====== DATA
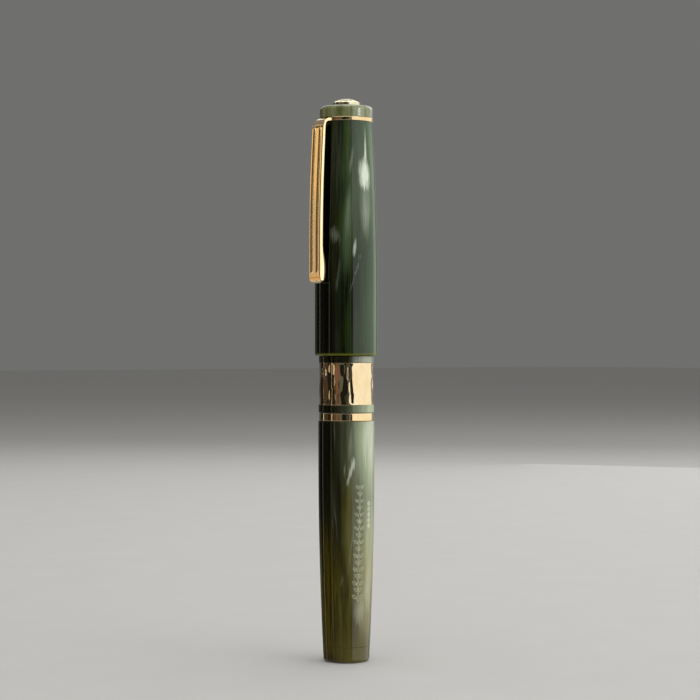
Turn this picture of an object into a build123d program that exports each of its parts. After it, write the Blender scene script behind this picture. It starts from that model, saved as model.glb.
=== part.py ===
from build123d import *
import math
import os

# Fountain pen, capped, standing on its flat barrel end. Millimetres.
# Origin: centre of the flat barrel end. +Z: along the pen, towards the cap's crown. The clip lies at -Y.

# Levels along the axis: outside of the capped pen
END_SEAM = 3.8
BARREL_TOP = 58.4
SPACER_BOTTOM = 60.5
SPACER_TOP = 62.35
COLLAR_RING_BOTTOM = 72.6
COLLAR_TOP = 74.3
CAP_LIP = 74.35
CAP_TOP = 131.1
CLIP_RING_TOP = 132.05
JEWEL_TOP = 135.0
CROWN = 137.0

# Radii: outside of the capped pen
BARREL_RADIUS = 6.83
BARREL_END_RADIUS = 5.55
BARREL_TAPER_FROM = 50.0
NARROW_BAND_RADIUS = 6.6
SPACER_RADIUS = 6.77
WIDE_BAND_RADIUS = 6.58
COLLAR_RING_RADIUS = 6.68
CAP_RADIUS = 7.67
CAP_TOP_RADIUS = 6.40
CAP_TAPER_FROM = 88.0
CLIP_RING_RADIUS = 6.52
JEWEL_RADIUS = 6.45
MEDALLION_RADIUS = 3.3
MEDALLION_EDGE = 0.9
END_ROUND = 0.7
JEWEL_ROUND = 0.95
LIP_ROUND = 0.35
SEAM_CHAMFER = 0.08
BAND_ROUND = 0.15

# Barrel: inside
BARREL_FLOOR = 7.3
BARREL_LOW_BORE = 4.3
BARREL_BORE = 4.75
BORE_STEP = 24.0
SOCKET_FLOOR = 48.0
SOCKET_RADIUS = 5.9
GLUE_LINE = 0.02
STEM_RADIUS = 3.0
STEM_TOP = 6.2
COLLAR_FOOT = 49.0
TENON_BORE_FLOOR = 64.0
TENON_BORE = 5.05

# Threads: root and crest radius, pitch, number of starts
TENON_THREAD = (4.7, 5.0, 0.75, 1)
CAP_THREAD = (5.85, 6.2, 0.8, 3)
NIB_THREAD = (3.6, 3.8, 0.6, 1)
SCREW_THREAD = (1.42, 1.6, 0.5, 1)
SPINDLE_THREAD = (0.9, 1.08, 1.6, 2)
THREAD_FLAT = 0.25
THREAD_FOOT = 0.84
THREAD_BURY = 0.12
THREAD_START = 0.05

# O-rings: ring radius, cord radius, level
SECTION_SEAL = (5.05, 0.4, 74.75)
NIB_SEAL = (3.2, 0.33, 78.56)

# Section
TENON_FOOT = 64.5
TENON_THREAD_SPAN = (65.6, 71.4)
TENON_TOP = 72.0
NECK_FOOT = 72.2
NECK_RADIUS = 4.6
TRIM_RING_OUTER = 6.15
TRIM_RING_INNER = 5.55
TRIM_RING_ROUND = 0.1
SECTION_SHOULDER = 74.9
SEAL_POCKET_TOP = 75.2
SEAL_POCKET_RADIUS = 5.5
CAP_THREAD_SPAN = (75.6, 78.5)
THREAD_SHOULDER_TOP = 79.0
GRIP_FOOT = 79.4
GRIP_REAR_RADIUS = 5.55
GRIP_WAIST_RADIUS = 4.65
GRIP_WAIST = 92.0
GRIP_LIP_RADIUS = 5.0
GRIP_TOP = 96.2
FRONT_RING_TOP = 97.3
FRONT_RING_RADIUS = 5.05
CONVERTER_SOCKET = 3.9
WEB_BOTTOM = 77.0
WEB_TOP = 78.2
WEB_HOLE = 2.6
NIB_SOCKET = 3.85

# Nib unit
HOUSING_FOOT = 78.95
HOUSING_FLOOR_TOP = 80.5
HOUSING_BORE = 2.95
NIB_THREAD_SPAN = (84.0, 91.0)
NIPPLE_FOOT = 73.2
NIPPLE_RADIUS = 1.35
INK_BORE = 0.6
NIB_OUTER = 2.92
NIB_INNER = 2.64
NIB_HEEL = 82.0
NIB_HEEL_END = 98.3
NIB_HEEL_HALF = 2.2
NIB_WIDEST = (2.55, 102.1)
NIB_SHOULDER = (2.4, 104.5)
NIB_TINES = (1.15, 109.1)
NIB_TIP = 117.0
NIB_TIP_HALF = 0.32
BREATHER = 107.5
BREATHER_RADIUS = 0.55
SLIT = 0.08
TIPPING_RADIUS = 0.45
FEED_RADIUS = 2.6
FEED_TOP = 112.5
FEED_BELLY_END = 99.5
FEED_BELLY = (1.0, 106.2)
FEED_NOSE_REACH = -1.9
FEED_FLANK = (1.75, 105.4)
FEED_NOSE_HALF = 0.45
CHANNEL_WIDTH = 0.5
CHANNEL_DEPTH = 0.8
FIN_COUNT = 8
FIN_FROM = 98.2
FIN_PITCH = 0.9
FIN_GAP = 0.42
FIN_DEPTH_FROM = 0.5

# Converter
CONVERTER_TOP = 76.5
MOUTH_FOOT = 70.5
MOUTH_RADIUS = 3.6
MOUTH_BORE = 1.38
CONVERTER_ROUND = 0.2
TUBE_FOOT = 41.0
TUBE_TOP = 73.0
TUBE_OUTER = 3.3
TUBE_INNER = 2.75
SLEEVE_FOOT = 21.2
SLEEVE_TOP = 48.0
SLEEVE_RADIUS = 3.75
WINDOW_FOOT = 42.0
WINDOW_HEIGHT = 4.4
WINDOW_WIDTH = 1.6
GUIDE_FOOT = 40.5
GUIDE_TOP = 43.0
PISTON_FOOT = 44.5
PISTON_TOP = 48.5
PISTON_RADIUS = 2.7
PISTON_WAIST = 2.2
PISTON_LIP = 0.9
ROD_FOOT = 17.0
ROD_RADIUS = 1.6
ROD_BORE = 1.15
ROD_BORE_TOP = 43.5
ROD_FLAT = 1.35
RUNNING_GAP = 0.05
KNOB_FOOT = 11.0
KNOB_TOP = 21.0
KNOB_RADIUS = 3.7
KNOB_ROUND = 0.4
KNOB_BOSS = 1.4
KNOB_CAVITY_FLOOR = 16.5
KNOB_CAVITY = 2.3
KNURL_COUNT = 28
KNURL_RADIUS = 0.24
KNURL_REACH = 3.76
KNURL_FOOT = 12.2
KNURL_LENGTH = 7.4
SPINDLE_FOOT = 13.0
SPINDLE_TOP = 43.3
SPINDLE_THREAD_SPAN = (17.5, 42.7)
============
# [DIRECTION]
Extract the first line above and each line after it up to and including the one with "CROWN = 137.0", please, exactly and with nothing else.

# [RESPONSE TO THE TASK]
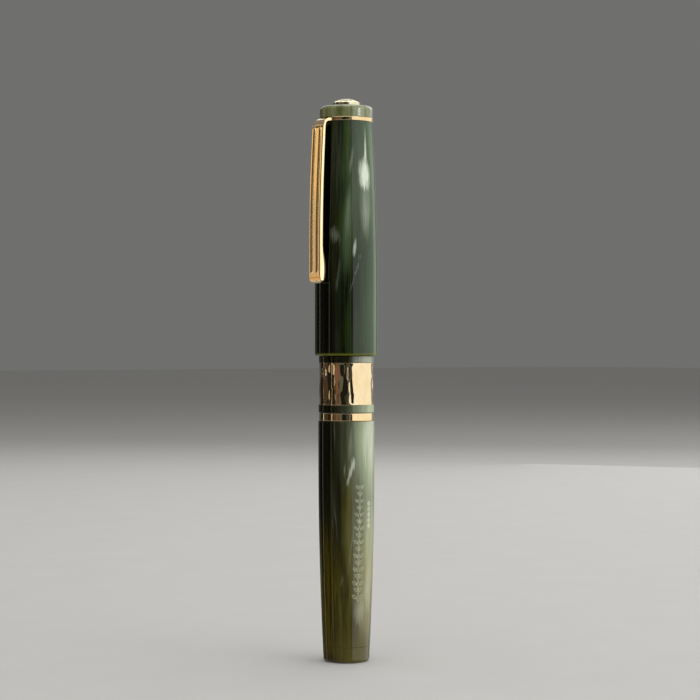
Turn this picture of an object into a build123d program that exports each of its parts. After it, write the Blender scene script behind this picture. It starts from that model, saved as model.glb.
=== part.py ===
from build123d import *
import math
import os

# Fountain pen, capped, standing on its flat barrel end. Millimetres.
# Origin: centre of the flat barrel end. +Z: along the pen, towards the cap's crown. The clip lies at -Y.

# Levels along the axis: outside of the capped pen
END_SEAM = 3.8
BARREL_TOP = 58.4
SPACER_BOTTOM = 60.5
SPACER_TOP = 62.35
COLLAR_RING_BOTTOM = 72.6
COLLAR_TOP = 74.3
CAP_LIP = 74.35
CAP_TOP = 131.1
CLIP_RING_TOP = 132.05
JEWEL_TOP = 135.0
CROWN = 137.0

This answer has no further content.